I raise my boy alone.I live within a mile of my parents, who have been married for 30+ years,and 3 doors down from my little sister.My family is my rock.

Saturday, October 15, 2005

Hope Springs Eternal

Yesterday, when I got home, I headed straight for the fridge and my daily dose of pickle and the phone to talk to my sister, although we had only spoken 40 minutes before. With pickle in my mouth and sister on the phone, I answered a knock on the door. There stood a cowboy, full grown, looking like he was on the verge of tears. "Lori," he said, "I just ran over a cat right out here in front of the houses and I took it down the road so that none of the kids would see it". My heart sank, but I was sure that Twitch was OK. It's not like we don't have a plethora of cats running around here. Fast forward to nightfall, after sister and I went searching for the dead cat (he gave me a general description of where he threw it) and not finding it. Front door is open, just in case. Sister's cat is home, safe and sound. Twitch usually comes to the front door while I'm making dinner, plaintively meow-ing to let me know, that she TOO is hungry. I wait, and wait, and wait. And she never shows up. I am constantly going to both the front and back doors, calling her "Twitchery". To no avail.

I am fearing that it was her that was smooshed. While part of me is nonchalant about it "Hey, it wasn't my kid" the other part of me, down in the recesses of my sometimes black heart is aching something fierce. I am trying to remain hopeful that she is out on an extended mouse hunt or on the search to find herself a piece of cat ass. But somewhere, deep inside, I am resigned to the fact that it was my cat that lost her precious (precarious?) life yesterday.

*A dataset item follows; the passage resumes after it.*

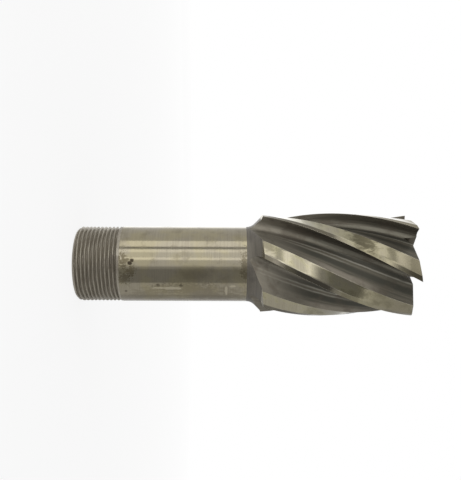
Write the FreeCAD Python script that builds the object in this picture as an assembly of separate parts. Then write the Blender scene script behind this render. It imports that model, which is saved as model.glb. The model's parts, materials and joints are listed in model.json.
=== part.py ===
"""Right-hand end mill with six helical teeth and a threaded cylindrical shank.

All sizes are millimetres. The tool stands on its shank end: its axis is Z, the origin is
the centre of the shank's end face, and the cutting end is uppermost.
"""
import FreeCAD
import Part
import math
import os

from FreeCAD import Vector

# Whole tool
OVERALL_LENGTH = 111.0
SHANK_LENGTH = 56.0

# Shank, ground above its thread, which stays a plain cylinder at the crests here
SHANK_DIAMETER = 25.0
THREAD_LENGTH = 15.0
CREST_STEP = 0.1
SHANK_CHAMFER = 1.0

# Neck, which widens from the shank in a hollow curve and a cone, then steps up to the lands
NECK_FILLET_RADIUS = 4.0
NECK_CONE_DEG = 45.0
SHOULDER_HEIGHT = 1.65
SHOULDER_SLOPE_DEG = 20.0

# Fluted head
CUTTING_DIAMETER = 34.5
TOOTH_COUNT = 6
HELIX_ANGLE_DEG = 27.0
EDGE_START_DEG = -73.7

# Section of one tooth, across the axis. The flutes' floor clears the shank by the floor step.
FLOOR_STEP = 0.1
RAKE_ANGLE_DEG = 9.0
ROOT_RADIUS = 2.4
ROOT_STRIPS = 6
PRIMARY_LAND_WIDTH = 1.7
PRIMARY_RELIEF_DEG = 5.0
SECONDARY_LAND_WIDTH = 4.7
SECONDARY_RELIEF_DEG = 12.0

# End teeth
END_RELIEF_DEG = 8.0
DISH_ANGLE_DEG = 2.0
GASH_DEPTH = 5.0
GASH_INNER_DEPTH = 1.6
GASH_OPENING_DEG = 48.0
GASH_LEAN_DEG = 4.0
END_RECESS_DIAMETER = 8.0
END_RECESS_DEPTH = 3.2

# Centre holes, which carry the tool while it is ground
CENTRE_PILOT_DIAMETER = 3.15
CENTRE_MOUTH_DIAMETER = 6.7
CENTRE_CONE_DEG = 60.0
CENTRE_DEPTH = 6.5
DRILL_POINT_DEG = 118.0

# Room by which a cutting form runs past the surface that it opens
CLEARANCE = 1.0

SHANK_RADIUS = SHANK_DIAMETER / 2
CUTTING_RADIUS = CUTTING_DIAMETER / 2
CORE_RADIUS = SHANK_RADIUS + FLOOR_STEP
TOOTH_PITCH_DEG = 360.0 / TOOTH_COUNT
LEAD = math.pi * CUTTING_DIAMETER / math.tan(math.radians(HELIX_ANGLE_DEG))


def polar(radius, angle_deg, height=0.0):
    """Point at a radius, an angle from +X and a height."""
    angle = math.radians(angle_deg)
    return Vector(radius * math.cos(angle), radius * math.sin(angle), height)


def profile_edges(outline):
    """Straight edges along a list of (radius, height) corners in the plane through Z and +X."""
    corners = [Vector(radius, 0, height) for radius, height in outline]
    return [Part.makeLine(start, end) for start, end in zip(corners, corners[1:])]


def turned(edges):
    """Solid turned about Z from the edges of a closed profile."""
    face = Part.Face(Part.Wire(edges))
    return face.revolve(Vector(0, 0, 0), Vector(0, 0, 1), 360)


def revolved(outline):
    """Solid turned about Z from a closed list of (radius, height) corners."""
    return turned(profile_edges(outline + outline[:1]))


def land_points():
    """Heel and knee of a land whose cutting edge lies at angle 0."""
    knee_radius = CUTTING_RADIUS - PRIMARY_LAND_WIDTH * math.tan(math.radians(PRIMARY_RELIEF_DEG))
    heel_radius = knee_radius - SECONDARY_LAND_WIDTH * math.tan(math.radians(SECONDARY_RELIEF_DEG))
    knee_angle = math.degrees(PRIMARY_LAND_WIDTH / CUTTING_RADIUS)
    heel_angle = math.degrees((PRIMARY_LAND_WIDTH + SECONDARY_LAND_WIDTH) / CUTTING_RADIUS)
    return polar(heel_radius, -heel_angle), polar(knee_radius, -knee_angle)


def root_circle(edge):
    """Centre of the root fillet in front of a cutting edge on +X, and its start on the rake face."""
    rake = math.radians(RAKE_ANGLE_DEG)
    inward = Vector(-math.cos(rake), -math.sin(rake), 0)
    into_flute = Vector(-math.sin(rake), math.cos(rake), 0)
    offset_edge = edge + into_flute * ROOT_RADIUS
    along = -offset_edge.dot(inward)
    reach = CORE_RADIUS + ROOT_RADIUS
    depth = along - math.sqrt(along**2 - offset_edge.dot(offset_edge) + reach**2)
    return offset_edge + inward * depth, edge + inward * depth


def tangent_point(centre, radius, target):
    """Point where a line from target touches the circle, on the side nearer to the axis."""
    toward = target - centre
    base = math.degrees(math.atan2(toward.y, toward.x))
    swing = math.degrees(math.acos(radius / toward.Length))
    touches = [centre + polar(radius, base + side * swing) for side in (-1, 1)]
    return min(touches, key=lambda point: point.Length)


def root_points(centre, start, end):
    """Points round the root fillet, from its start on the rake face to its end on the back."""
    first = math.degrees(math.atan2(start.y - centre.y, start.x - centre.x))
    last = math.degrees(math.atan2(end.y - centre.y, end.x - centre.x))
    step = ((first - last) % 360.0) / ROOT_STRIPS
    return [centre + polar(ROOT_RADIUS, first - index * step) for index in range(ROOT_STRIPS + 1)]


def tooth_points():
    """Corners from one cutting edge on +X across its flute to the knee of the next land."""
    edge = polar(CUTTING_RADIUS, 0)
    centre, rake_end = root_circle(edge)
    turn = FreeCAD.Rotation(Vector(0, 0, 1), TOOTH_PITCH_DEG)
    heel, knee = [turn.multVec(point) for point in land_points()]
    back_start = tangent_point(centre, ROOT_RADIUS, heel)
    return [edge] + root_points(centre, rake_end, back_start) + [heel, knee]


def tooth_section(height):
    """Closed outline of all the teeth at a height, turned to the helix there."""
    start = EDGE_START_DEG + 360.0 * (height - OVERALL_LENGTH) / LEAD
    corners = []
    for tooth in range(TOOTH_COUNT):
        turn = FreeCAD.Rotation(Vector(0, 0, 1), start + tooth * TOOTH_PITCH_DEG)
        corners += [turn.multVec(point) + Vector(0, 0, height) for point in tooth_points()]
    return Part.makePolygon(corners + corners[:1])


def helical_bar():
    """Bar with the teeth's section along the whole head, twisted by the helix."""
    low = SHANK_LENGTH - CLEARANCE
    length = OVERALL_LENGTH + CLEARANCE - low
    spine = Part.Wire(Part.makeLine(Vector(0, 0, low), Vector(0, 0, low + length)))
    guide = Part.makeHelix(LEAD, length, CUTTING_RADIUS)
    guide.translate(Vector(0, 0, low))
    sweep = Part.BRepOffsetAPI.MakePipeShell(spine)
    sweep.setAuxiliarySpine(Part.Wire(guide.Edges), True, 0)
    sweep.add(tooth_section(low))
    sweep.build()
    sweep.makeSolid()
    return sweep.shape()


def hollow_curve():
    """Arc that leads from the shank's surface into the neck's cone, and its end."""
    centre = Vector(SHANK_RADIUS + NECK_FILLET_RADIUS, 0, SHANK_LENGTH)
    points = []
    for share in (0.0, 0.5, 1.0):
        angle = math.radians(NECK_CONE_DEG * share)
        points.append(centre + Vector(-math.cos(angle), 0, math.sin(angle)) * NECK_FILLET_RADIUS)
    return Part.Arc(*points).toShape(), points[-1]


def head_blank():
    """Turned form of neck and head before the flutes are cut."""
    curve, cone_start = hollow_curve()
    cone_end = CUTTING_RADIUS - SHOULDER_HEIGHT
    cone_top = cone_start.z + (cone_end - cone_start.x) / math.tan(math.radians(NECK_CONE_DEG))
    over = CUTTING_RADIUS + CLEARANCE
    shoulder_rise = (over - cone_end) * math.tan(math.radians(SHOULDER_SLOPE_DEG))
    outside = [
        (cone_start.x, cone_start.z),
        (cone_end, cone_top),
        (over, cone_top + shoulder_rise),
        (over, OVERALL_LENGTH),
        (0, OVERALL_LENGTH),
        (0, SHANK_LENGTH),
        (SHANK_RADIUS, SHANK_LENGTH),
    ]
    return turned([curve] + profile_edges(outside))


def shank():
    """Cylindrical shank with its chamfered end and the slightly smaller length for the thread."""
    crest_radius = SHANK_RADIUS - CREST_STEP
    outline = [
        (0, 0),
        (crest_radius - SHANK_CHAMFER, 0),
        (crest_radius, SHANK_CHAMFER),
        (crest_radius, THREAD_LENGTH),
        (SHANK_RADIUS, THREAD_LENGTH),
        (SHANK_RADIUS, SHANK_LENGTH),
        (0, SHANK_LENGTH),
    ]
    return revolved(outline)


def centre_hole():
    """Cutting form of a centre hole whose mouth lies at height 0 and opens downwards."""
    pilot = CENTRE_PILOT_DIAMETER / 2
    mouth = CENTRE_MOUTH_DIAMETER / 2
    cone_depth = (mouth - pilot) / math.tan(math.radians(CENTRE_CONE_DEG / 2))
    point_height = pilot / math.tan(math.radians(DRILL_POINT_DEG / 2))
    outline = [
        (0, -CLEARANCE),
        (mouth, -CLEARANCE),
        (mouth, 0),
        (pilot, cone_depth),
        (pilot, CENTRE_DEPTH),
        (0, CENTRE_DEPTH + point_height),
    ]
    return revolved(outline)


def end_recess():
    """Cutting form of the recess at the middle of the end teeth, with a centre hole in its floor."""
    floor = OVERALL_LENGTH - END_RECESS_DEPTH
    bore = Part.makeCylinder(END_RECESS_DIAMETER / 2, END_RECESS_DEPTH + CLEARANCE, Vector(0, 0, floor))
    centre = centre_hole()
    centre.rotate(Vector(0, 0, 0), Vector(1, 0, 0), 180)
    centre.translate(Vector(0, 0, floor))
    return bore.fuse(centre)


def relief_wedge():
    """Room above one end tooth whose cutting edge lies on +X."""
    reach = 2 * CUTTING_DIAMETER
    edge_slope = math.tan(math.radians(DISH_ANGLE_DEG))
    relief_slope = math.tan(math.radians(END_RELIEF_DEG))
    middle = OVERALL_LENGTH - CUTTING_RADIUS * edge_slope
    back = math.radians(TOOTH_PITCH_DEG)
    back_height = middle + reach * (edge_slope * math.cos(back) - relief_slope * math.sin(back))
    floor = [
        Vector(0, 0, middle),
        polar(reach, 0, middle + reach * edge_slope),
        polar(reach, -TOOTH_PITCH_DEG, back_height),
    ]
    top = OVERALL_LENGTH + reach
    roof = [Vector(point.x, point.y, top) for point in floor]
    wires = [Part.makePolygon(corners + corners[:1]) for corners in (floor, roof)]
    return Part.makeLoft(wires, True, True)


def gash():
    """Notch in front of one end tooth, deepest at the rim, for a cutting edge on +X."""
    opening = math.tan(math.radians(GASH_OPENING_DEG))
    lean = math.tan(math.radians(GASH_LEAN_DEG))
    outlines = []
    for radius, depth in ((0.0, GASH_INNER_DEPTH), (CUTTING_RADIUS, GASH_DEPTH)):
        root = Vector(radius, -depth * lean, OVERALL_LENGTH - depth)
        over = depth + CLEARANCE
        front = root + Vector(0, over * opening, over)
        rear = root + Vector(0, over * lean, over)
        outlines.append(Part.makePolygon([root, front, rear, root]))
    return Part.makeLoft(outlines, True, True)


def turned_copies(form):
    """One copy of a cutting form for each tooth at the cutting end."""
    copies = []
    for tooth in range(TOOTH_COUNT):
        copy = form.copy()
        copy.rotate(Vector(0, 0, 0), Vector(0, 0, 1), EDGE_START_DEG + tooth * TOOTH_PITCH_DEG)
        copies.append(copy)
    return copies


def end_mill():
    """The whole tool as one solid."""
    head = head_blank().common(helical_bar())
    tool = head.fuse(shank())
    cuts = turned_copies(relief_wedge()) + turned_copies(gash()) + [centre_hole(), end_recess()]
    return tool.cut(cuts).removeSplitter()


os.makedirs("parts", exist_ok=True)
tool = end_mill()
print("solids", len(tool.Solids), "valid", tool.isValid(), "volume", round(tool.Volume), "faces", len(tool.Faces))
tool.exportStep("parts/end_mill.step")
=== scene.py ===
"""Dressed model of a right-hand end mill with a threaded shank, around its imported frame.

Lengths are metres. The tool stands on its shank end and its axis is Z. The camera is rolled
so that the tool lies across the picture with its cutting end to the right.
"""

import json
import logging
import math
from dataclasses import dataclass
from enum import Enum

import bmesh
import bpy
from mathutils import Matrix, Vector

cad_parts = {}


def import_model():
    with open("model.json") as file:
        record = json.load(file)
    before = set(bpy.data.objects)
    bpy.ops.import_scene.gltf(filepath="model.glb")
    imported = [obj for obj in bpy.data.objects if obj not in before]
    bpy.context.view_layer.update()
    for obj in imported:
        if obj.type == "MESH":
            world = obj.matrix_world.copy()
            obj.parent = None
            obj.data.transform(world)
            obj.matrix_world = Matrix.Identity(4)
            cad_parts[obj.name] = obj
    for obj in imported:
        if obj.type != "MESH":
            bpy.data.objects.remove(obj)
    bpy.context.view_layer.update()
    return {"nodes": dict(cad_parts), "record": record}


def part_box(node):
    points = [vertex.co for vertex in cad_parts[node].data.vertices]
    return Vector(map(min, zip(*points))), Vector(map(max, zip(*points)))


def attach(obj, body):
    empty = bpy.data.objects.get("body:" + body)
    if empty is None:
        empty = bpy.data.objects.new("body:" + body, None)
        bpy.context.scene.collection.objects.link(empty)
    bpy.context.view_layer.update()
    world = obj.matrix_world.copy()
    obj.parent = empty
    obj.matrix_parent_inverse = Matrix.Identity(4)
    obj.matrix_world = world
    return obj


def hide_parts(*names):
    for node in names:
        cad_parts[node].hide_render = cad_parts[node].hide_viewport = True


LOG = logging.getLogger("end_mill")

MM = 0.001
NODE = "end_mill"
BODY = "root"
PIECE = "end_mill_steel"
CUTTING_DIAMETER = 34.5 * MM

RING_COLUMNS = 288
WELD_DISTANCE = 0.001 * MM
SHARP_ANGLE = math.radians(28.0)
FULL_TURN = 2.0 * math.pi
ZONE_ATTRIBUTE = "zone"

Colour = tuple[float, float, float]
Socket = bpy.types.NodeSocket


class Zone(Enum):
    """Areas of the steel that are finished alike. The value is the face's material index."""

    SHANK = 0
    THREAD = 1
    NECK = 2
    FLUTE = 3
    LAND = 4
    EDGE = 5
    END = 6


class Grain(Enum):
    """Directions in which a finish has its lines."""

    ROUND = "lines run round the axis"
    HELIX = "lines run along the flutes"
    ACROSS = "lines run across the lands"
    NONE = "no lines"


def polar(radius: float, angle: float, height: float = 0.0) -> Vector:
    """Point at a radius, an angle from +X in radians and a height."""
    return Vector((radius * math.cos(angle), radius * math.sin(angle), height))


def grey(tone: float) -> tuple[float, float, float, float]:
    """Grey of a tone, as a socket's colour."""
    return (tone, tone, tone, 1.0)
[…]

I am sad. Although she irritated me beyond belief by calling her kittens in the middle of the night, keeping me awake. Although she infuriated me by hanging off the curtains quite frequently. She also made me laugh by streaking through the house at warp speed to show her delight in our arrival home from the workday. She made me feel not so alone in the wee hours when I was in despair over life and my loneliness. She would crawl up into the hollow of my waist while I slept and sleep with her chin on my shoulder so that when I opened my eyes, there her yellow ones were, lazily gazing into mine. When I would come home from work and dash to the bathroom (I used to drink iced tea CONSTANTLY out of huge styrofoam cups), she would follow and stand at the edge of the counter, with her face out, waiting for her afternoon kiss.

My heart is heavy and the lump in my throat will not go away. I should have let her stay in yesterday morning. I should have gone to get her sooner. I feel like shit. You know what they say, hope springs eternal... only my little thread is rapidly diminishing after not seeing her all night, nor at any point this morning. I hope she comes home.